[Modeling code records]
-----
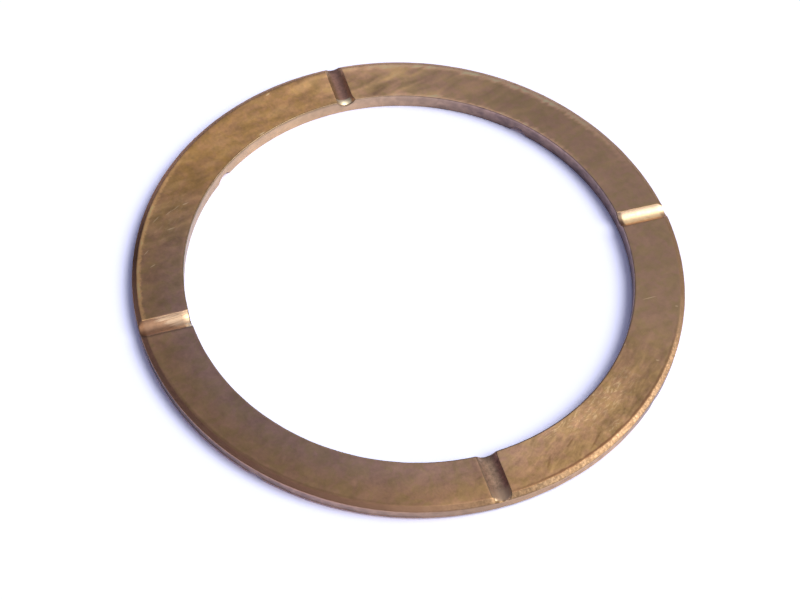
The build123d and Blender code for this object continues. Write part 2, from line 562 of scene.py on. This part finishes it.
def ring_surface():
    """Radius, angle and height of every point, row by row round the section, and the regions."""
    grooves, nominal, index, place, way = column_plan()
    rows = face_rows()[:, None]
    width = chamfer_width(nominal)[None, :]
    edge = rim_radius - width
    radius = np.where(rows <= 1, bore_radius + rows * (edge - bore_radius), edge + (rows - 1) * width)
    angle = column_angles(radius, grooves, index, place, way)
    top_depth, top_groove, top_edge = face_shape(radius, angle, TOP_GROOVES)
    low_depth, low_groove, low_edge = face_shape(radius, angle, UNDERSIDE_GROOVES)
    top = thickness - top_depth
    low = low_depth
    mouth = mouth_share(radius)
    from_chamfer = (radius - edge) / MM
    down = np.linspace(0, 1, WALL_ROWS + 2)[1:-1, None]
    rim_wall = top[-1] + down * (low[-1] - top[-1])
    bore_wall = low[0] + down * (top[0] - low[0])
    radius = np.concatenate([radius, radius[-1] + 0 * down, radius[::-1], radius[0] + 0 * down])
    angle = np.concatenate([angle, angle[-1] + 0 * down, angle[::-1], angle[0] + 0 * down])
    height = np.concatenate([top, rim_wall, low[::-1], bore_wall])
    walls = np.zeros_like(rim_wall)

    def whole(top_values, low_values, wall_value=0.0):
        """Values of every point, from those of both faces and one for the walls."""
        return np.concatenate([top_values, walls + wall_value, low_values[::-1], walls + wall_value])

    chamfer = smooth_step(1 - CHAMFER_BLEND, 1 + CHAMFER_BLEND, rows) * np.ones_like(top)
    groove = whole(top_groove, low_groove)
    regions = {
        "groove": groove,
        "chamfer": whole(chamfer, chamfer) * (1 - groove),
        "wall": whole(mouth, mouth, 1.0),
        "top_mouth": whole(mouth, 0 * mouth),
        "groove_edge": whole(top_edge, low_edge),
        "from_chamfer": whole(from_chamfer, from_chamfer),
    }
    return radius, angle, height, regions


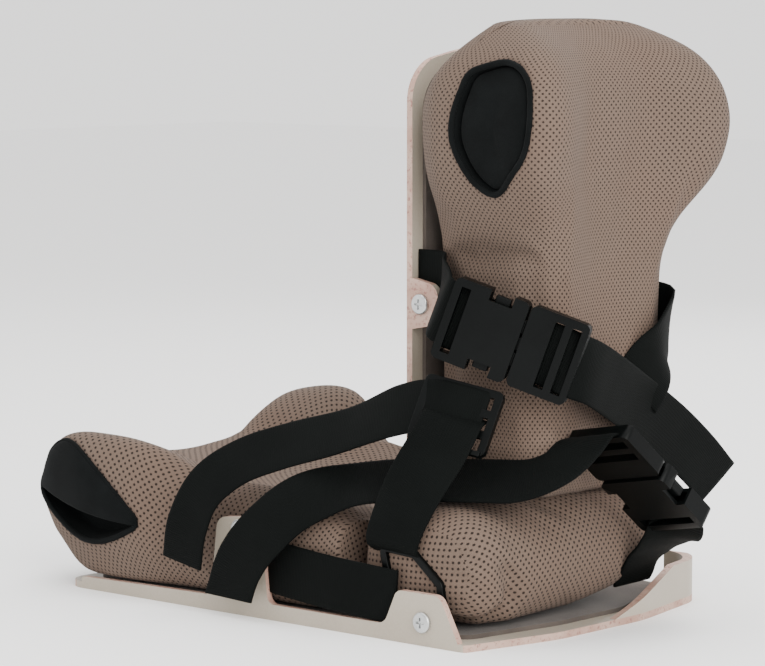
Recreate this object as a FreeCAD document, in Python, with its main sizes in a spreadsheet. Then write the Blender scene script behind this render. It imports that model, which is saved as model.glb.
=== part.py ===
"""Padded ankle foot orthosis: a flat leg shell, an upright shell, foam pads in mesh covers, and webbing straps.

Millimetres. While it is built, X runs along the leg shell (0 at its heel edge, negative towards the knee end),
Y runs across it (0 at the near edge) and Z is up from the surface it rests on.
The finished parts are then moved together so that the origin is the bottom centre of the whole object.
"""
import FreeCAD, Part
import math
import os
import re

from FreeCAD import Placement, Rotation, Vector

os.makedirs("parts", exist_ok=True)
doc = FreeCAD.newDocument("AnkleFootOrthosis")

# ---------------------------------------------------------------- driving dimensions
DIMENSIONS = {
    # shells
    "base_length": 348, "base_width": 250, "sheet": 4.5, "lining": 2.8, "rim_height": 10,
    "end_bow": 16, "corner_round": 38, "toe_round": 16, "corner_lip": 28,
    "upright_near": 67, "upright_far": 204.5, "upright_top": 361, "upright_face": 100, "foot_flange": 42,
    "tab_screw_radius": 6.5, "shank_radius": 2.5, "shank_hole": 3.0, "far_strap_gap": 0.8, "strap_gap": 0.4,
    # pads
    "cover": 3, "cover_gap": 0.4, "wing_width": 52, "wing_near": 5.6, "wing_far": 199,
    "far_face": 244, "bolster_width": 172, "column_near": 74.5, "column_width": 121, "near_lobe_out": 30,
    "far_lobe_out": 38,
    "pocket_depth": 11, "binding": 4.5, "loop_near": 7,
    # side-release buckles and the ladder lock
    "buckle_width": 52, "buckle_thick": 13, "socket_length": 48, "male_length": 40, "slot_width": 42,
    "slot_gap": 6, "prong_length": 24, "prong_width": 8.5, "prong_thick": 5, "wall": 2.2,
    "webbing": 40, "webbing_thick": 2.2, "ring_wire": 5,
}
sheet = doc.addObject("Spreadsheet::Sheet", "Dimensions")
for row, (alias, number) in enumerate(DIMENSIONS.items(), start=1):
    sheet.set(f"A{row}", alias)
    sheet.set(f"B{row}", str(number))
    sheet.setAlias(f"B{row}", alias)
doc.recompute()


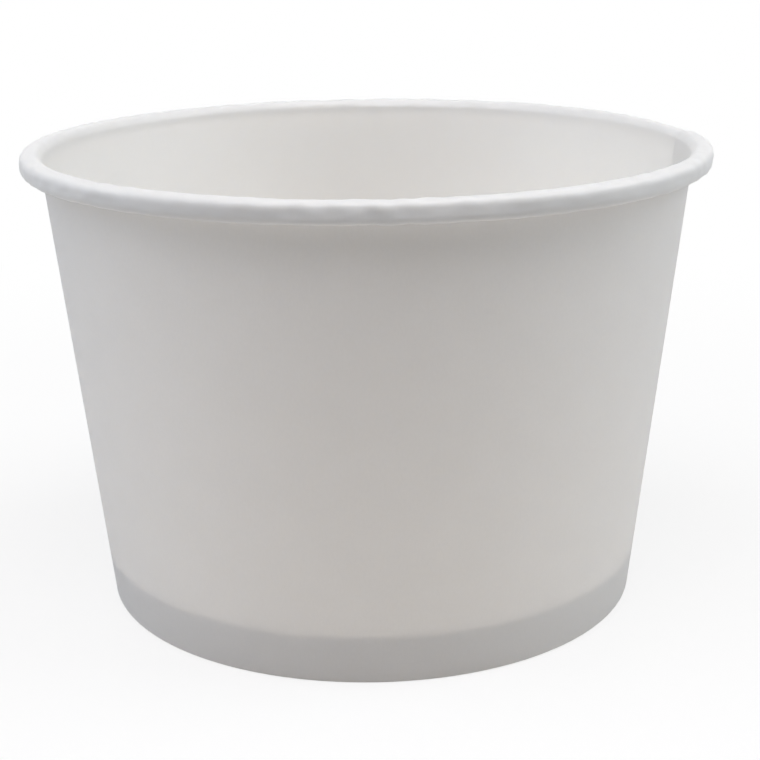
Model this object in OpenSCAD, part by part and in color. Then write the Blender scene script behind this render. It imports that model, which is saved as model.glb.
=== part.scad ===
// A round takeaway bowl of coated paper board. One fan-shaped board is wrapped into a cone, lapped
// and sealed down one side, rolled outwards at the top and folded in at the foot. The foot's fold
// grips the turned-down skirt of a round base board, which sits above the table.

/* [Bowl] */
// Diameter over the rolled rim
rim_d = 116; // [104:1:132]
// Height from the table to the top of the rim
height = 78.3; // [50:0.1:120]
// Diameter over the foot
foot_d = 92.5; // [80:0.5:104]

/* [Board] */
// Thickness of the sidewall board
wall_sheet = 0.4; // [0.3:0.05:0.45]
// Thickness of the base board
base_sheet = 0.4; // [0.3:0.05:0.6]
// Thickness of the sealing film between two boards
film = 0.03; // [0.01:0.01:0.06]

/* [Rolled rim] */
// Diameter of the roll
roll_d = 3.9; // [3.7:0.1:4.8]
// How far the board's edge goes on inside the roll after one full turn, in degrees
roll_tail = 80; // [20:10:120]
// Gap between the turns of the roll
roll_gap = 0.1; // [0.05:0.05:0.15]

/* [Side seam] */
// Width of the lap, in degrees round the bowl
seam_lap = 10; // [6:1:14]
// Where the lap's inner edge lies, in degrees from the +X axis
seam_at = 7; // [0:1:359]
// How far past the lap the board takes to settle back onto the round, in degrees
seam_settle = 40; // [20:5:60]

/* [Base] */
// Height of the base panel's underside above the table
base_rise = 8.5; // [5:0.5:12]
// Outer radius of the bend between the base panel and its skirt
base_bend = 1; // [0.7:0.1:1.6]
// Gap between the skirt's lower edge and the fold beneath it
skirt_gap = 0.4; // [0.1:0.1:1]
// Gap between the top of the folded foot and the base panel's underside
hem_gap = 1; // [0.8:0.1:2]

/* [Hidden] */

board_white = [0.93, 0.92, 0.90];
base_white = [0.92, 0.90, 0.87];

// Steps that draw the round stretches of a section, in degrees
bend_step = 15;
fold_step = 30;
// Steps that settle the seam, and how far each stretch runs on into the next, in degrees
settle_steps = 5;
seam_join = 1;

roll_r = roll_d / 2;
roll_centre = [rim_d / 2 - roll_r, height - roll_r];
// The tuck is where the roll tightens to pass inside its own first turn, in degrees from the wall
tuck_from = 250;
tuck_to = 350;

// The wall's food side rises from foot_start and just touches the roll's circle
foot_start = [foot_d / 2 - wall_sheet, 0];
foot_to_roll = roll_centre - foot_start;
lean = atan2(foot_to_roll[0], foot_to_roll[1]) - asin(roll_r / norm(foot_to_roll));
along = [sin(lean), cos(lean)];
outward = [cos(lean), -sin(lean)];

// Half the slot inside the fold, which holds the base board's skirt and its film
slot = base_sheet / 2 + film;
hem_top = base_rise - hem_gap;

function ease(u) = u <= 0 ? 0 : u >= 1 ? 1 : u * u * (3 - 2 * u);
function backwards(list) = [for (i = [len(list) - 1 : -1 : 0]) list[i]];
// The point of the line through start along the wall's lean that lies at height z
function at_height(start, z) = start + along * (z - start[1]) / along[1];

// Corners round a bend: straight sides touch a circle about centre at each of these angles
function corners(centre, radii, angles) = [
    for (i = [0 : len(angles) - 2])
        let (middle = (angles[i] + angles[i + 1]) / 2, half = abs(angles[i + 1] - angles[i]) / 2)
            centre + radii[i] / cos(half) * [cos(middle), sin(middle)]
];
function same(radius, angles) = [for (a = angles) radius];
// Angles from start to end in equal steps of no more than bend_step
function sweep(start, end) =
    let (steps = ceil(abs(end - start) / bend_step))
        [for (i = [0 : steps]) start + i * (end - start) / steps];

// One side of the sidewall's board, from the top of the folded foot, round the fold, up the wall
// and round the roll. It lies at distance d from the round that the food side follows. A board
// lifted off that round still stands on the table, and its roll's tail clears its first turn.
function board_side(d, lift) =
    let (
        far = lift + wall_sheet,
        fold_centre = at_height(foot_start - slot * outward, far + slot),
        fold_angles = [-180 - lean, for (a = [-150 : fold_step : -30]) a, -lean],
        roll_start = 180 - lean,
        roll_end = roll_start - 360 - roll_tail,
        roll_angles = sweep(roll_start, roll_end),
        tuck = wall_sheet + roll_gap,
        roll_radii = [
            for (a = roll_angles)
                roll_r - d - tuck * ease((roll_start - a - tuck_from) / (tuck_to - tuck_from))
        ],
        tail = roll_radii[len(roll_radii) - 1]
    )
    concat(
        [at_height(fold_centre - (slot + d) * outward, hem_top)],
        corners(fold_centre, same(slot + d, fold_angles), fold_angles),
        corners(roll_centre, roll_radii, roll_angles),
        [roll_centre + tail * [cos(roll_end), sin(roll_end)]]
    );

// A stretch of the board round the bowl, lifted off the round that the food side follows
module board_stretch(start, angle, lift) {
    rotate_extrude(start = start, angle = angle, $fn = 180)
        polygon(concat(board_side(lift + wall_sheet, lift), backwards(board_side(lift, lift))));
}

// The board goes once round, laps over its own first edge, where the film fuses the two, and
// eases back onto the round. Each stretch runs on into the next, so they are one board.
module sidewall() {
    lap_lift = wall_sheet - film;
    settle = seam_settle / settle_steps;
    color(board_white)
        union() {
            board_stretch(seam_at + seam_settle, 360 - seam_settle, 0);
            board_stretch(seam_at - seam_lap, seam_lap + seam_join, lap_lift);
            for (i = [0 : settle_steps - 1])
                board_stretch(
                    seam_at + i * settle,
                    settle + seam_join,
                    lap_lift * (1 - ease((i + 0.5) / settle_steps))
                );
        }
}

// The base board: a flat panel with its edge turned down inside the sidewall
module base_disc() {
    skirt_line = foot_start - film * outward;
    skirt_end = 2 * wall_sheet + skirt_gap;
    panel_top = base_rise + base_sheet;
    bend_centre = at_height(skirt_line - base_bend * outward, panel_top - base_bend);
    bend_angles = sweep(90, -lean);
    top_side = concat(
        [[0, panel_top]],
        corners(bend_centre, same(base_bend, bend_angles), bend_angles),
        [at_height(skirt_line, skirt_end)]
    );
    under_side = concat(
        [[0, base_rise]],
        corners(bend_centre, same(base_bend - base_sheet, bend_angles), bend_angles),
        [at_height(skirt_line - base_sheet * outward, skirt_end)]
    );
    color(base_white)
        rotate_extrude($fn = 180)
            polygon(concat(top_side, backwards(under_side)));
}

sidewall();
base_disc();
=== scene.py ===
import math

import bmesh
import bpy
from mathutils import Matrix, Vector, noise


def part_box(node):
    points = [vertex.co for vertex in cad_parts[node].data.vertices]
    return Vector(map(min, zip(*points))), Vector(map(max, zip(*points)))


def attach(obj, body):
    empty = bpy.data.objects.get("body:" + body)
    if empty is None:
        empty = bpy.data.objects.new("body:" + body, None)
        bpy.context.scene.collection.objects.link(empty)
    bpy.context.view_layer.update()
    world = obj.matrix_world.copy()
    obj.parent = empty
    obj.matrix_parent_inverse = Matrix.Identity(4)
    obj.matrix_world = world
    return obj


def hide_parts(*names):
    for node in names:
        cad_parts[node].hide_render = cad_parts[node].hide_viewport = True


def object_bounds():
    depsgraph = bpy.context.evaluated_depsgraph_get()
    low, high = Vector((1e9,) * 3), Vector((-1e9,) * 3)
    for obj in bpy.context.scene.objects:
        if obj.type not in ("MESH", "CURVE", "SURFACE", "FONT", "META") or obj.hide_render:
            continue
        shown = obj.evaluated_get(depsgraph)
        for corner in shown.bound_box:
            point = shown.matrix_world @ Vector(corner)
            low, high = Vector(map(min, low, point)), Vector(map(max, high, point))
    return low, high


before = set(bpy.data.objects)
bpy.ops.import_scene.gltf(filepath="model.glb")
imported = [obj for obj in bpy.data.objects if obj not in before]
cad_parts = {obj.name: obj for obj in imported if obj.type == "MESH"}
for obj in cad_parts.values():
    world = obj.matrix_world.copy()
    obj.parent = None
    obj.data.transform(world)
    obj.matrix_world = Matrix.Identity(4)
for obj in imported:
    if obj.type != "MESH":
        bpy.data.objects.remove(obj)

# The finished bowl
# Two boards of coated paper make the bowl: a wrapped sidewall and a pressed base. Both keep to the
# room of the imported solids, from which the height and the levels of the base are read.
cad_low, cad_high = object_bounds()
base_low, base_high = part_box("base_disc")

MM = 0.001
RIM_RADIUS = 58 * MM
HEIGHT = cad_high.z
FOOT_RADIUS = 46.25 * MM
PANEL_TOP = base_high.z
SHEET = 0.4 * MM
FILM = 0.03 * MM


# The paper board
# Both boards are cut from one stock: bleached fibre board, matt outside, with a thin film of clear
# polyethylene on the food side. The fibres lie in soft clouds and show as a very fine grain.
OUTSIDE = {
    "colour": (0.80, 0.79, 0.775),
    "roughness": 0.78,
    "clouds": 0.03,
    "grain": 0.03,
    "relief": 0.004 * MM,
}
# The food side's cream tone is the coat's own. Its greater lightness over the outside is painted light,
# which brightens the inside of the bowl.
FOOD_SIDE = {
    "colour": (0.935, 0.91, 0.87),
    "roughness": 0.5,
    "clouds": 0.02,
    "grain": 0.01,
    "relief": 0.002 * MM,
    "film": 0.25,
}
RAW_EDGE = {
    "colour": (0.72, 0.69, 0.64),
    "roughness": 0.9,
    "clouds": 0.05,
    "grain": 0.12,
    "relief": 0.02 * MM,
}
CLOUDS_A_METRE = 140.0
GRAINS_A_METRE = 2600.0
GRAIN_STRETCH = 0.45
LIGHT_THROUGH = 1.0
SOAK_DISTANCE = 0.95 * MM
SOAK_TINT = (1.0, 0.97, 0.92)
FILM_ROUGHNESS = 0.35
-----
» Stated goal
Exact duplication is required for the lines above, from the line that contains "inside the sidewall" to the line that contains "return low, high", inclusive; omit all others.

» Solution to the exercise
// The base board: a flat panel with its edge turned down inside the sidewall
module base_disc() {
    skirt_line = foot_start - film * outward;
    skirt_end = 2 * wall_sheet + skirt_gap;
    panel_top = base_rise + base_sheet;
    bend_centre = at_height(skirt_line - base_bend * outward, panel_top - base_bend);
    bend_angles = sweep(90, -lean);
    top_side = concat(
        [[0, panel_top]],
        corners(bend_centre, same(base_bend, bend_angles), bend_angles),
        [at_height(skirt_line, skirt_end)]
    );
    under_side = concat(
        [[0, base_rise]],
        corners(bend_centre, same(base_bend - base_sheet, bend_angles), bend_angles),
        [at_height(skirt_line - base_sheet * outward, skirt_end)]
    );
    color(base_white)
        rotate_extrude($fn = 180)
            polygon(concat(top_side, backwards(under_side)));
}

sidewall();
base_disc();
=== scene.py ===
import math

import bmesh
import bpy
from mathutils import Matrix, Vector, noise


def part_box(node):
    points = [vertex.co for vertex in cad_parts[node].data.vertices]
    return Vector(map(min, zip(*points))), Vector(map(max, zip(*points)))


def attach(obj, body):
    empty = bpy.data.objects.get("body:" + body)
    if empty is None:
        empty = bpy.data.objects.new("body:" + body, None)
        bpy.context.scene.collection.objects.link(empty)
    bpy.context.view_layer.update()
    world = obj.matrix_world.copy()
    obj.parent = empty
    obj.matrix_parent_inverse = Matrix.Identity(4)
    obj.matrix_world = world
    return obj


def hide_parts(*names):
    for node in names:
        cad_parts[node].hide_render = cad_parts[node].hide_viewport = True


def object_bounds():
    depsgraph = bpy.context.evaluated_depsgraph_get()
    low, high = Vector((1e9,) * 3), Vector((-1e9,) * 3)
    for obj in bpy.context.scene.objects:
        if obj.type not in ("MESH", "CURVE", "SURFACE", "FONT", "META") or obj.hide_render:
            continue
        shown = obj.evaluated_get(depsgraph)
        for corner in shown.bound_box:
            point = shown.matrix_world @ Vector(corner)
            low, high = Vector(map(min, low, point)), Vector(map(max, high, point))
    return low, high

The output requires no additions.